SET TASK: All lines in which the word "that" occurs are to be extracted.

========================================

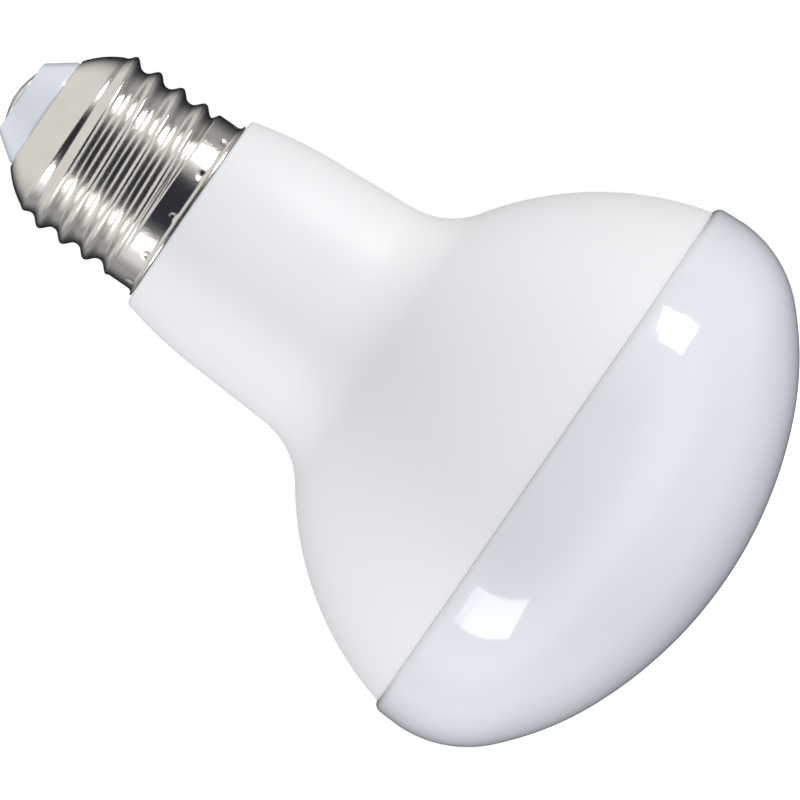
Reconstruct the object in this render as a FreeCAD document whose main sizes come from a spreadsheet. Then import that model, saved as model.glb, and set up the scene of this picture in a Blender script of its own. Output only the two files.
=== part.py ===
import FreeCAD, Part
import math
import os
import types
import Sketcher

# A reflector lamp with a screw cap, in millimetres. The lamp's axis is Z, the origin is the
# middle of the diffuser's front, and the cap points up, as the lamp hangs in a downlight.

SIZES = {
    # Diffuser: an opal dome moulded in one piece, widest a little below its rim.
    "lamp_dia": 80.0,
    "widest_height": 24.7,
    "side_radius": 16.24,
    "front_angle": 23.93,
    "side_angle": 45.67,
    "collar_rise": 4.05,
    "collar_lean": 0.15,
    "collar_round": 1.2,
    "collar_wall": 1.2,
    "diffuser_wall": 1.6,
    "tongue_wall": 1.5,
    # Housing: one plastic moulding with a flared body, a waist, a neck and a spigot.
    "seam_gap": 0.25,
    "rim_step": 1.25,
    "rim_land": 2.75,
    "flare_radius": 43.0,
    "flare_drop": 10.7,
    "waist_radius": 10.5,
    "neck_dia": 32.65,
    "neck_draft": 3.57,
    "neck_length": 56.3,
    "neck_end_run": 11.7,
    "neck_end_inset": 1.875,
    "neck_round": 0.6,
    "housing_wall": 2.0,
    "neck_floor": 2.0,
    "spigot_wall": 1.6,
    "rail_width": 1.2,
    "rail_reach": 1.6,
    "rail_length": 21.0,
    "boss_dia": 5.2,
    "boss_roof": 0.8,
    "boss_rib": 1.2,
    # Cap: a rolled screw shell on the spigot, with an insulator and a centre contact.
    "thread_dia": 26.1,
    "thread_depth": 1.1,
    "thread_pitch": 3.63,
    "thread_start": 2.78,
    "crest_width": 1.5,
    "crest_round": 0.4,
    "ridge_width": 3.1,
    "sheet": 0.35,
    "skirt_step": 0.8,
    "skirt_height": 4.6,
    "dimple_dia": 1.2,
    "dimple_depth": 0.2,
    "dimple_height": 1.75,
    "lip_reach": 0.85,
    "lip_height": 0.45,
    "lip_flare": 0.6,
    "shell_angle": 22,
    "shell_length": 22.7,
    "shoulder_height": 3.7,
    "shoulder_inset": 3.25,
    "shoulder_bulge": 0.39,
    "shell_hole_inset": 0.75,
    "insulator_neck": 0.45,
    "insulator_cone": 3.55,
    "insulator_cone_inset": 2.65,
    "insulator_recess": 3.2,
    "insulator_taper": 1.6,
    "contact_inset": 1.6,
    "contact_edge": 0.1,
    "contact_height": 0.8,
    "contact_flat_dia": 1.8,
    "contact_bulge": 0.06,
    "shank_dia": 2.4,
    "shank_length": 6.6,
    # Light engine: an aluminium plate and a board of diodes that face the diffuser.
    "ledge_height": 4.4,
    "plate_thick": 1.4,
    "board_thick": 1.6,
    "slot_width": 8.0,
    "slot_depth": 3.0,
    "led_long": 3.5,
    "led_wide": 2.8,
    "led_thick": 0.7,
    "led_corner": 0.55,
    "outer_ring_inset": 10.0,
    "inner_ring_dia": 24.0,
    "screw_inset": 2.5,
    "screw_dia": 2.8,
    "screw_head_dia": 5.0,
    "screw_head_height": 1.7,
    "screw_head_round": 0.75,
    "screw_length": 6.6,
    # Driver: a board that stands in the neck with its parts on both faces.
    "driver_thick": 1.0,
    "driver_lift": 3.0,
    "driver_drop": 5.85,
    "input_can_length": 16.0,
    "output_can_dia": 8.0,
    "output_can_length": 12.0,
    "can_foot": 1.6,
    "can_groove": 0.45,
    "choke_dia": 9.0,
    "choke_height": 9.0,
    "choke_hub_dia": 4.4,
    "choke_rim": 1.2,
    "choke_slack": 0.3,
    "choke_lift": 17.0,
    "film_deep": 4.5,
    "film_tall": 9.5,
    "bridge_wide": 4.7,
    "bridge_deep": 2.5,
    "bridge_tall": 4.0,
    "chip_wide": 4.9,
    "chip_deep": 1.5,
    "chip_tall": 3.9,
    "chip_drop": 9.6,
    "diode_wide": 4.3,
    "diode_deep": 2.3,
    "diode_tall": 3.6,
    "fuse_dia": 3.2,
    "fuse_waist_dia": 2.7,
    "fuse_length": 8.5,
    "fuse_cap": 1.4,
    "fuse_taper": 0.7,
    "fuse_lift": 5.0,
    "wire_dia": 1.2,
    "strand_dia": 0.7,
    "neutral_tail": 9.0,
    "clamp_length": 7.2,
    "pin_side": 0.64,
    "pin_pitch": 2.54,
    "pin_plunge": 1.27,
    "pin_joint": 3.8,
    "socket_height": 2.0,
    # Clearances between pieces that are fitted together.
    "slip": 0.1,
    "fit": 0.05,
    "tongue_gap": 0.15,
    "board_gap": 0.4,
    "rail_gap": 0.25,
    "spigot_gap": 0.35,
    "can_gap": 0.25,
    "can_clearance": 1.95,
    "film_gap": 0.7,
    "gate_room": 0.4,
    # How far a cut, or a form that is joined on, reaches past the face that it meets.
    "overlap": 1.0,
}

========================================

COMPLETED EXERCISE:
Reconstruct the object in this render as a FreeCAD document whose main sizes come from a spreadsheet. Then import that model, saved as model.glb, and set up the scene of this picture in a Blender script of its own. Output only the two files.
    # Light engine: an aluminium plate and a board of diodes that face the diffuser.
    # Driver: a board that stands in the neck with its parts on both faces.
    # Clearances between pieces that are fitted together.
    # How far a cut, or a form that is joined on, reaches past the face that it meets.